**** Extracted information

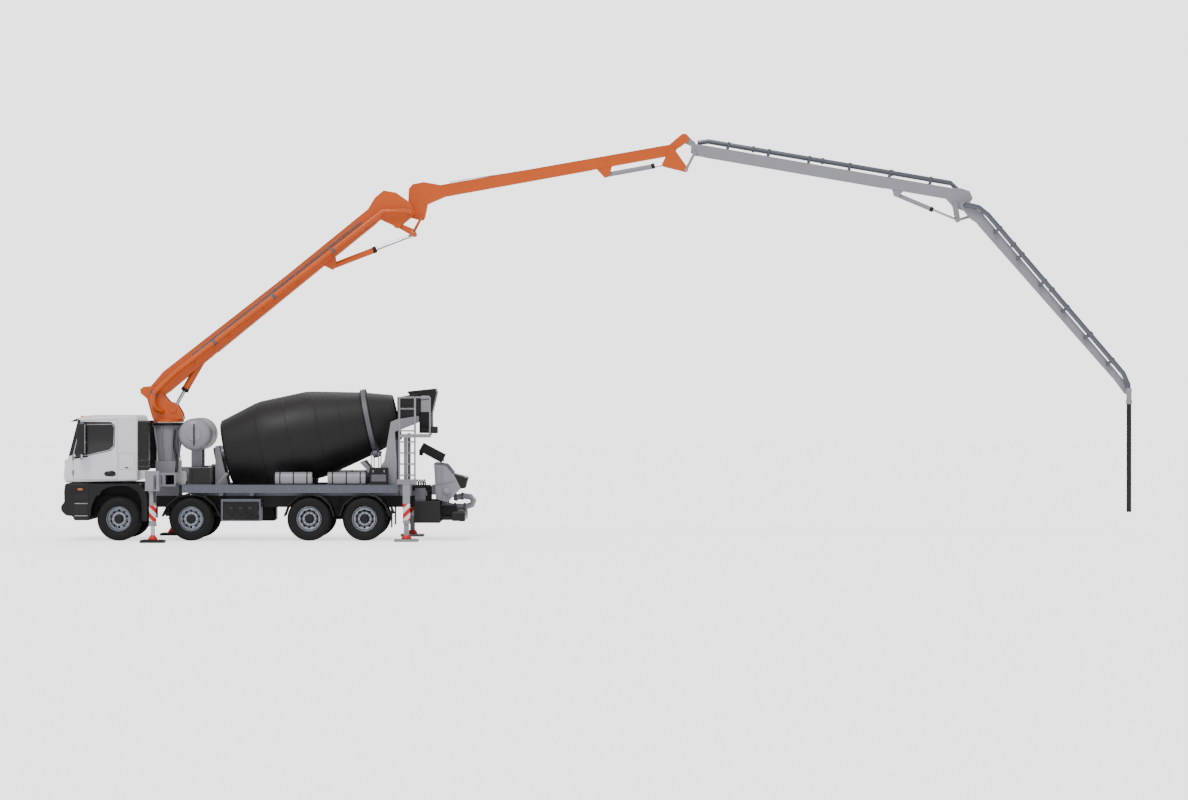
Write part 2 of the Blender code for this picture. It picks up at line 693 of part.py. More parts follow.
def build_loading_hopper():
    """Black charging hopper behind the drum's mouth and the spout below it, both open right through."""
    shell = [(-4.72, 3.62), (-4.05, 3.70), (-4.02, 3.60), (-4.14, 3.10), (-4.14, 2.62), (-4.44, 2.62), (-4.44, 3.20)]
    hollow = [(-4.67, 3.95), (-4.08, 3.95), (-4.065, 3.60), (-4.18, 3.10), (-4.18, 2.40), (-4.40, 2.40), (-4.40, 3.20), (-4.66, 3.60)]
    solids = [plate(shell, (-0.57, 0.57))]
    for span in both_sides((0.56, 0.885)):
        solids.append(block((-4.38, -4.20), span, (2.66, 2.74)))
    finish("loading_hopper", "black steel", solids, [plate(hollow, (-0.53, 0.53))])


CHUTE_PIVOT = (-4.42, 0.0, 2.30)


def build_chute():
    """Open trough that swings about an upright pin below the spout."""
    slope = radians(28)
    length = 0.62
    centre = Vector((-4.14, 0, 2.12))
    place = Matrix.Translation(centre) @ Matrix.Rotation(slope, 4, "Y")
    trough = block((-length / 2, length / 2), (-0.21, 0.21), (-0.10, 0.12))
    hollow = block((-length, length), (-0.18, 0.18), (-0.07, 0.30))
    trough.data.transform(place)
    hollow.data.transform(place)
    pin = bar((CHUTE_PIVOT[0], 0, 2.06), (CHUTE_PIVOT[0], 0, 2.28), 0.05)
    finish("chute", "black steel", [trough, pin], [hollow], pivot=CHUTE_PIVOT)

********
**** Extracted information

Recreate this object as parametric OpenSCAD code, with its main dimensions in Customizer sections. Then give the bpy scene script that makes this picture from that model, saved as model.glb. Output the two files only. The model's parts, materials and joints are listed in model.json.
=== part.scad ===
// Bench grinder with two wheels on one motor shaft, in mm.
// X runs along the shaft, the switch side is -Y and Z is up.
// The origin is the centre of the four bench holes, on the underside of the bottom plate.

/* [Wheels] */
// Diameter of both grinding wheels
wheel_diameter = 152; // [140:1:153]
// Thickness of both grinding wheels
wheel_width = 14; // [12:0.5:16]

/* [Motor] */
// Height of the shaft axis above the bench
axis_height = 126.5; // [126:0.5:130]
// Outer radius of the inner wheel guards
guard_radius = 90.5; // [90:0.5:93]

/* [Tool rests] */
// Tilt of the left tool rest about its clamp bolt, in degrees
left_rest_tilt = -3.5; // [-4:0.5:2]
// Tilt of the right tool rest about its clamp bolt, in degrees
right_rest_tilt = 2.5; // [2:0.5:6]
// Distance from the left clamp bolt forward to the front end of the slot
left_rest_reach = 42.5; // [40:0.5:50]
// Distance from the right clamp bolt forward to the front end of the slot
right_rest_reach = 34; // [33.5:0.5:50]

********

◆ Goal: Going down the listing above, begin printing at the line with "Write part 2" and finish with the line with "CHUTE_PIVOT = (-4.42, 0.0, 2.30)", exactly as they appear.

◆ Solution to this exercise:
Write part 2 of the Blender code for this picture. It picks up at line 693 of part.py. More parts follow.
def build_loading_hopper():
    """Black charging hopper behind the drum's mouth and the spout below it, both open right through."""
    shell = [(-4.72, 3.62), (-4.05, 3.70), (-4.02, 3.60), (-4.14, 3.10), (-4.14, 2.62), (-4.44, 2.62), (-4.44, 3.20)]
    hollow = [(-4.67, 3.95), (-4.08, 3.95), (-4.065, 3.60), (-4.18, 3.10), (-4.18, 2.40), (-4.40, 2.40), (-4.40, 3.20), (-4.66, 3.60)]
    solids = [plate(shell, (-0.57, 0.57))]
    for span in both_sides((0.56, 0.885)):
        solids.append(block((-4.38, -4.20), span, (2.66, 2.74)))
    finish("loading_hopper", "black steel", solids, [plate(hollow, (-0.53, 0.53))])


CHUTE_PIVOT = (-4.42, 0.0, 2.30)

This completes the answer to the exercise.